The Rising Spectre of Proxy Fights
One area of shareholder litigation in the courts that is clearly on the rise in Canada involves proxy fights, especially in the transaction context. Proxy fights as mechanisms for provoking transactions or disrupting them are increasingly used by activist shareholders (see trend 3, Shareholder Activism). Litigation in this context challenges the meeting and voting processes. The British Columbia courts have commented on the problem of "empty voting" by an activist shareholder in the context of Telus Corporation's proposal to collapse its dual class share structure. The courts noted concerns regarding the different interests of public shareholders and the activist who opposed the transaction and stood to profit from the failure of the company's proposal. The courts were not prepared to intervene on the basis of empty voting concerns in the Telus case, but on the subsequent application for approval of the plan of arrangement, the court considered "empty voting" in connection with an objection to the transaction. Securities regulators are considering the issue of "empty voting", and the increased use of proxy fights will make meeting-related litigation a more frequent part of Canadian transactions.

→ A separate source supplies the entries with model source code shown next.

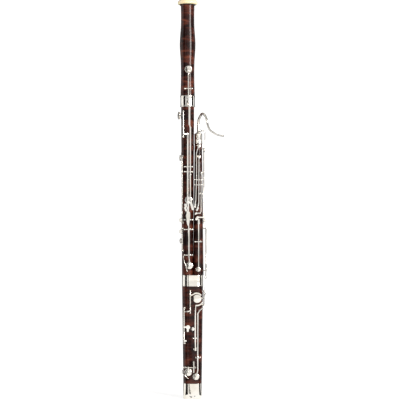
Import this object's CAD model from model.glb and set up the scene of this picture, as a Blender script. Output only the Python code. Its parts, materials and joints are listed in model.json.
"""The bassoon's looks: flamed maple, silver plate, ivory bell ring, bocal and studio."""
import json
import math

import bmesh
import bpy
from mathutils import Matrix, Vector

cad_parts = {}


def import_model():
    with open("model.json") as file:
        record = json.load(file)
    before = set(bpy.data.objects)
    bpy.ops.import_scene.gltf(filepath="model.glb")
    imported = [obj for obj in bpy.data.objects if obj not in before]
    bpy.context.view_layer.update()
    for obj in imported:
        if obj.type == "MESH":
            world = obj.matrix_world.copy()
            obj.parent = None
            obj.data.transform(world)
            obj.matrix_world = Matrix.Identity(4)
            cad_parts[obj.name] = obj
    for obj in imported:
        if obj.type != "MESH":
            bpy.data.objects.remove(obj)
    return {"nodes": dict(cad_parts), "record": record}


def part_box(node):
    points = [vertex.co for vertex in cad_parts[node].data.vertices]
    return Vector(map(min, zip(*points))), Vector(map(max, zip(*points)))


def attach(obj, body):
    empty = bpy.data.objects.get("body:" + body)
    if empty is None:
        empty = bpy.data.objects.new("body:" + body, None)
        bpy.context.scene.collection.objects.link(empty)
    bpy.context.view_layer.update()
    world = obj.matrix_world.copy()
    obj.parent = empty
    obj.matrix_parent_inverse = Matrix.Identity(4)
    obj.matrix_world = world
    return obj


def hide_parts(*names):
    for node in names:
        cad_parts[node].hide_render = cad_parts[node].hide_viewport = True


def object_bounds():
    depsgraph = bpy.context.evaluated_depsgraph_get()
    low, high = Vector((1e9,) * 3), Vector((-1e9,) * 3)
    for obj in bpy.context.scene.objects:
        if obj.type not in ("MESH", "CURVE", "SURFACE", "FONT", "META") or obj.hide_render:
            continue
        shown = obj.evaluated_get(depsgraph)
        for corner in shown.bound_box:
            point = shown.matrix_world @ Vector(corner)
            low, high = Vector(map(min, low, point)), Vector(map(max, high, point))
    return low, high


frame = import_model()
cad_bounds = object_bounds()

MM = 0.001
NODES = frame["nodes"]
SLOT_OF = {part["node"]: part["material_slot"] for part in frame["record"]["subparts"]}

CAD_WELD_M = 0.000002  # points of a carried-over mesh closer than this are one point
NEW_WELD_M = 0.000001  # the same, for a mesh that is made here
SMOOTH_LIMIT_DEG = 32  # edges that turn more than this stay sharp
BEVEL_LIMIT_DEG = 40  # edges that turn more than this are rounded
BEVEL_MM = {"silver_plate": 0.35, "steel": 0.15, "blued_steel": 0.1, "brass": 0.3, "maple": 0.6}

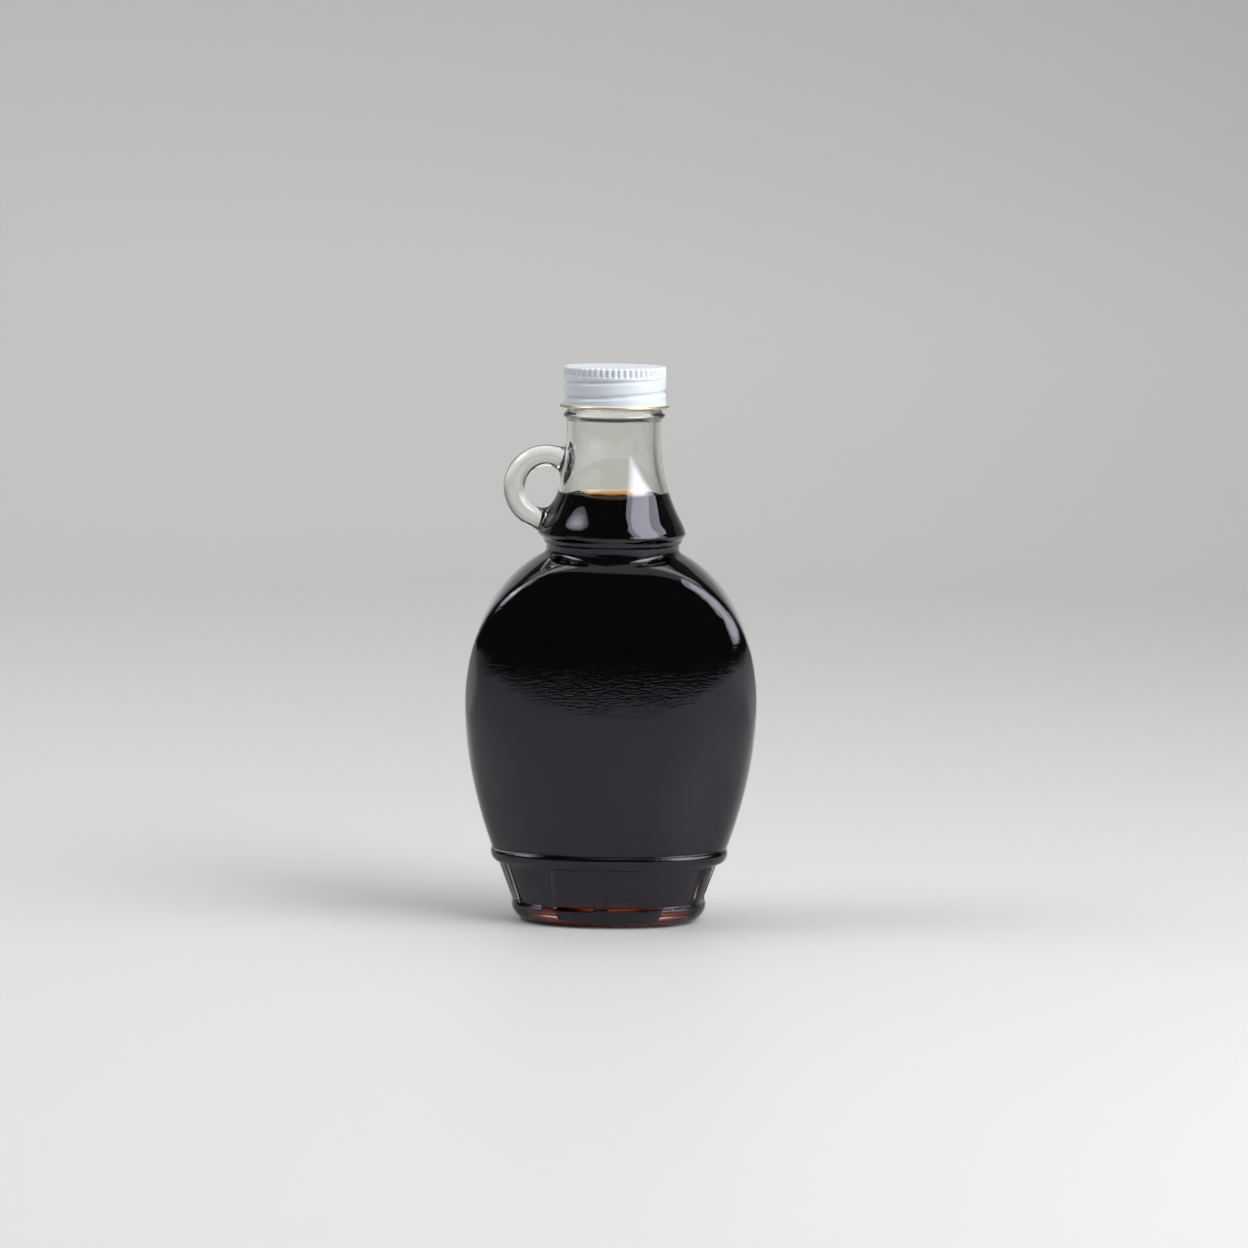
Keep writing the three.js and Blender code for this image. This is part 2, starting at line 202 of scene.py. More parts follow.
# heights where the spacing of the rings changes, each with the spacing over it: fine at every edge
outsideRows = [(0, 0.2), (1, 0.4), (4.8, 0.2), (6.2, 0.9), (15.9, 0.15), (21.4, 0.9), (84, 0.3), (104.4, 0.15),
               (110, 0.7), (140, 0.2), (144.4, 0.35), (153.6, 0.2), (154.6, 0)]
insideRows = [(6.4, 0.5), (12, 1.2), (84, 0.6), (112, 0.8)]
pushUpRows = 16
floorRowStep = 0.15
insideSides = 120
# rings of the inside floor between its middle and its edge, as shares of the way out
floorShares = [0.12, 0.3, 0.48, 0.64, 0.78, 0.9]
# the syrup climbs the wall steeply at first, then in a wide low curve
syrupSizes = {"level": 117.3, "climb": 3.0, "steepShare": 0.5, "steepLength": 0.9, "climbLength": 1.6,
              "intoWall": 0.12, "rings": 44, "crowding": 2.4, "innermostShare": 0.985}
bubbleSizes = {"Ring radius": 13.9, "Height": 118.1, "Bubble radius": 0.45, "Share": 0.14}


def ovalRadius(angle, halfWidth, halfDepth, squareness):
    x, y = np.abs(np.cos(angle)) / halfWidth, np.abs(np.sin(angle)) / halfDepth
    return (x ** squareness + y ** squareness) ** (-1 / squareness)


def panelDepth(x, z):
    above = z > b.widestZ
    edgeZ = b.widestZ + b.ridgeRise if above else b.bodyFootZ
    edgeDepth = b.panelTopHalfDepth if above else b.panelFootHalfDepth
    away = (z - b.widestZ) / (edgeZ - b.widestZ)
    return mix(b.panelHalfDepth, edgeDepth, away ** 2) - x ** 2 / (2 * b.panelBowRadius)


def bodyField(x, y, z, inset):
    # under 1 inside the body; inset moves the whole surface inwards
    depthShare = (y / b.ridgeHalfDepth) ** 2
    halfWidth = mix(b.bodyHalfWidth, b.ridgeHalfWidth, depthShare) - inset
    if z > b.widestZ:
        rise = np.maximum(mix(b.outlineRise, b.ridgeRise, depthShare) - inset, 1)
        power = mix(b.outlineSquareness, b.ridgeSquareness, depthShare)
        rim = ((np.abs(x) / halfWidth) ** power + ((z - b.widestZ) / rise) ** power) ** (1 / power)
    else:
        drawIn = ((b.widestZ - z) / (b.widestZ - b.bodyFootZ)) ** b.drawInPower
        rim = np.abs(x) / (halfWidth - (b.bodyHalfWidth - b.bodyFootHalfWidth) * drawIn)
    panel = np.abs(y) / (panelDepth(x, z) - inset)
    corner = 1 / mix(1 / b.heelCorner, 1 / b.shoulderCorner,
                     smooth((z - b.cornerFromZ) / (b.cornerToZ - b.cornerFromZ)))
    if inset > 0:
        corner = min(corner, b.insideCorner)
    return (rim ** corner + panel ** corner) ** (1 / corner)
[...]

More Deal Litigation and More Uncertainty
As described above, M&A litigation by shareholders is widespread in the United States. Recent trends include the courts' close scrutiny of conflicts of interest, the increase in post-closing damages awards and an attempt by some judges to quell the surge of litigation by policing fee awards for the plaintiff's lawyers. In Canada, deal-related litigation is on the rise. The dualistic system in which both courts and securities regulators adjudicate shareholder litigation translates into greater uncertainty for deal participants. We predict that these uncertainties will continue, at least in the near term.